Villeneuve had appeared disorientated when he stepped from the dusty wreckage, but when his race engineer, Jock Clear, called him immediately on the radio to ask if he was okay, Villeneuve came over the airwaves, as calm as you like, to reply: "Ten four." He was, he admitted, trying to take the corner without lifting his foot off the gas. And in the peculiar manner he has of describing his adventures as if they were beloved pets, he later added: "This was my best crash in F1."
They are an unusual breed, racing drivers.
Yesterday afternoon Villeneuve finally achieved his goal on his last run, descending the hill and then climbing up Eau Rouge to Raidillon without the hint of a lift. The fact that such bravery earned him only sixth on the grid, a full second and a half adrift of Hakkinen, who did not appear to be flat out through the corner, spoke volumes for the McLaren- Mercedes.

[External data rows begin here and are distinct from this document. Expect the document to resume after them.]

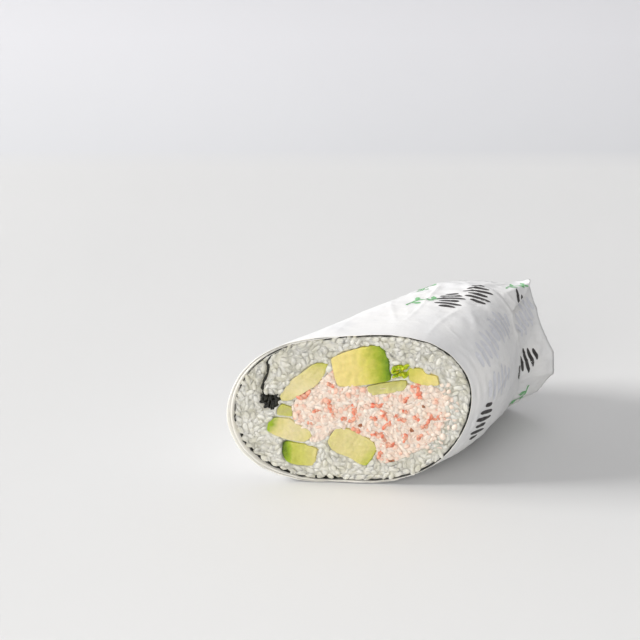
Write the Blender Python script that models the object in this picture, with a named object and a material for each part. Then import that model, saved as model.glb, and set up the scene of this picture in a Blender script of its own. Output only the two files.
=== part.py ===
"""One half of a sushi burrito, cut on the slant and still in its paper.

The roll lies on its side with its axis along Y. The slanted cut is at the front and the
folded end of the paper at the back. Sections are drawn in X and Z as someone facing the
front sees them. Y counts from the middle of the cut until the finished model is centred.
"""

import math
import random

import bmesh
import bpy
from mathutils import Vector

# Driving sizes, in metres and radians.
ROLL_RADIUS = 0.0314
OVAL = 0.0028
OVAL_LEAN = math.radians(15.5)
EGG = 0.0005
EGG_LEAN = math.radians(48.6)
SQUARE = 0.0008
SQUARE_LEAN = math.radians(41.2)
AXIS_X = -0.0005
AXIS_HEIGHT = 0.0294
CUT_ANGLE = math.radians(38)
FILLING_LENGTH = 0.056
FOOD_LENGTH = 0.062
FULL_UNTIL = 0.030
CREASE_AT = 0.070
WRAP_LENGTH = 0.092
STATIONS = (0.030, 0.038, 0.046, 0.054, 0.062, 0.070, 0.081, 0.092)
END_DISH = 0.0040

# Thicknesses of the layers and the gap left between neighbours.
GAP = 0.0003
NORI_THICK = 0.0003
PAPER_THICK = 0.00035
LAP_STANDS_OFF = 0.0014
NORI_EASE = 0.00015
RICE_INSET = NORI_EASE + NORI_THICK + GAP
FLOOR_CLEARANCE = 2 * PAPER_THICK + 2 * GAP

# Outlines of the paper where it creases and at its folded end, in millimetres: X across, Z up.
CREASE_OUTLINE = [
    (17.5, 52.3), (19.1, 48.6), (21.4, 41.1), (22.2, 35.2), (22.2, 26.9), (20.8, 20.2), (18.6, 13.7),
    (12.5, 7.6), (5.0, 3.4), (-5.0, 1.4), (-14.0, 1.6), (-24.0, 6.0), (-30.5, 14.0), (-33.0, 26.0),
    (-31.5, 38.0), (-25.0, 48.4), (-15.8, 54.4), (-6.0, 57.4), (3.0, 58.2), (11.5, 56.8),
]  # fmt: skip
END_OUTLINE = [
    (9.8, 56.4), (17.8, 37.8), (23.0, 30.0), (24.1, 21.7), (17.2, 11.5), (4.5, 3.2),
    (-15.0, 2.2), (-27.0, 13.0), (-28.0, 33.0), (-22.0, 48.2),
]  # fmt: skip

# Outlines of the fillings on a section, in millimetres: X across, Z above the table.
AVOCADO_WEDGE = [
    (-6.7, 49.1), (-2.6, 51.5), (1.6, 53.4), (4.9, 54.2), (6.9, 54.0), (8.5, 52.0),
    (9.6, 47.4), (10.1, 41.0), (7.3, 40.1), (3.1, 39.1), (-1.1, 38.3), (-4.6, 38.1), (-5.6, 42.3),
]  # fmt: skip
AVOCADO_TIP = [(15.0, 46.1), (18.6, 45.9), (20.0, 44.0), (23.1, 43.2), (23.7, 39.5), (19.8, 39.4), (15.3, 41.1)]
CUCUMBERS = [
    [(-21.0, 33.9), (-17.7, 40.2), (-14.6, 43.2), (-11.3, 46.8), (-7.4, 47.0), (-8.7, 41.9),
     (-11.1, 37.8), (-15.7, 34.1), (-17.7, 32.3), (-20.4, 32.0)],
    [(-20.6, 30.8), (-17.4, 29.4), (-17.5, 25.9), (-19.7, 26.2), (-21.9, 26.4), (-21.8, 28.4)],
    [(-24.8, 20.1), (-24.3, 23.4), (-22.6, 25.4), (-18.0, 25.0), (-16.3, 23.0), (-11.9, 20.2),
     (-11.9, 18.1), (-14.0, 15.8), (-18.3, 16.5), (-22.6, 18.4)],
    [(-20.2, 16.0), (-18.2, 15.7), (-13.9, 14.9), (-10.3, 13.3), (-10.8, 10.2), (-11.4, 6.4),
     (-16.2, 6.5), (-19.1, 7.8), (-20.6, 11.1)],
    [(-5.3, 21.7), (-1.4, 21.8), (1.6, 19.8), (5.5, 17.0), (6.7, 14.1), (5.2, 10.0),
     (3.7, 7.0), (1.5, 7.9), (-1.4, 10.5), (-5.8, 12.2), (-7.6, 16.4)],
    [(3.6, 38.6), (7.6, 39.9), (14.5, 41.3), (14.7, 39.2), (13.9, 37.5), (10.7, 36.4), (5.1, 35.1), (3.9, 36.6)],
]  # fmt: skip
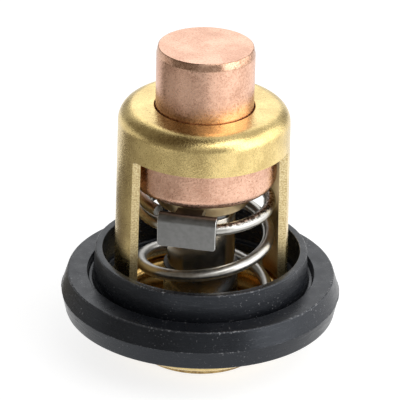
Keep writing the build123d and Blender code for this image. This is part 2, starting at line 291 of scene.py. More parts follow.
def mixed(nodes, links, factor, colour_a, colour_b):
    """Mix two colours by a factor socket."""
    node = nodes.new("ShaderNodeMix")
    node.data_type = "RGBA"
    links.new(factor, node.inputs["Factor"])
    for socket, colour in ((node.inputs["A"], colour_a), (node.inputs["B"], colour_b)):
        if isinstance(colour, bpy.types.NodeSocket):
            links.new(colour, socket)
        else:
            socket.default_value = (*colour, 1)
    return node.outputs["Result"]


def bumped(nodes, links, shader, height, depth):
    """Feed a height, this deep in mm, into the shader's normal."""
    node = nodes.new("ShaderNodeBump")
    node.inputs["Distance"].default_value = depth * mm
    links.new(height, node.inputs["Height"])
    links.new(node.outputs["Normal"], shader.inputs["Normal"])


dot_softness = 0.06
thinnest_cluster = 0.15


def pinholes(nodes, links, vector, size, share_low, cluster_size):
    """Small marks that gather in clusters, as a share from 0 to 1."""
    dots = noise_value(nodes, links, vector, size, 2.0, 0.5)
    dots = spread(nodes, links, dots, 0.0, 1.0, share_low, share_low + dot_softness)
    cluster = noise_value(nodes, links, vector, cluster_size, 2.0, 0.5)
    cluster = spread(nodes, links, cluster, thinnest_cluster, 1.0, 0.42, 0.58)
    return combined(nodes, links, "MULTIPLY", dots, cluster)


# %% [markdown]
# ## Sheet metal
# The cage and the seat cup are drawn from brass sheet, and the wax cup from copper.
# Both have been handled and stored, so they are satin with a sandy grain and fine
# pinholes. One function makes both: a fine noise tints the metal, drives its
# roughness and raises the bump, so the grain sparkles where a lamp hits it.
# Inside the seat cup the brass is smooth and clean, and inside the cage it is dull.
# Both inner finishes are tinted brighter and more orange than the skin, a painted
# glow for the light that the brass round them throws back.


# %% Drawn sheet
cloud_grains, cluster_grains = 14, 22
grain_push = 0.3
pit_strength = 0.6


def drawn_sheet(name, light, dark, grain, rough, depth, pit_colour, pit_size, pit_share):
    """Satin sheet: light and dark tints, grain size, roughness range and bump depth."""
    material, nodes, links, shader = new_material(name)
    shader.inputs["Metallic"].default_value = 1.0
    vector = object_coordinates(nodes, links)
    fine = noise_value(nodes, links, vector, grain, 4.0, 0.65)
    cloud = noise_value(nodes, links, vector, grain * cloud_grains, 4.0, 0.6)
    push = spread(nodes, links, fine, -grain_push, grain_push, 0.2, 0.8)
    tone = combined(nodes, links, "ADD", push, cloud)
    colour = ramp(nodes, links, tone, ((0.34, dark), (0.64, light)))
    pits = pinholes(nodes, links, vector, pit_size, pit_share, grain * cluster_grains)
    pits = combined(nodes, links, "MULTIPLY", pits, pit_strength)
    colour = mixed(nodes, links, pits, colour, pit_colour)
    links.new(colour, shader.inputs["Base Color"])
    links.new(spread(nodes, links, fine, *rough, *noise_range), shader.inputs["Roughness"])
    bumped(nodes, links, shader, fine, depth)
    return material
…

Hakkinen was another to crash on Friday morning after putting a wheel over a wet kerb, but it did little to diminish his pace. When it mattered, he and Coulthard were head and shoulders above the opposition as they waged their own private war. It seemed that the Scot had done enough after a convincing display, but then Hakkinen pulled just enough out of the bag to take his ninth pole of the season.
The world expects Schumacher, fourth, to win this afternoon if it rains, but Hakkinen remains quietly confident. When the sun came out briefly, it was greeted with the surprise normally reserved for an English cricket victory, and the forecast remains good. Better, possibly, than Schumacher's chances of a a record fifth Belgian Grand Prix victory. His cause was not helped when his best qualifying lap was cancelled after he failed to slow down for a yellow caution flag. If Hakkinen can maintain his advantage and beat Schumacher on the track where the latter is perceived to be at his most deadly, it could tip the psychological balance at a critical time in the world championship battle.
Amid the championship fight, Hill stands a better chance than he did a fortnight ago in Hungary, but the 1996 champion conceded: "The race is going to be down to tyre performance, but right now I'd say that McLaren have the best package. They will be very hard to beat."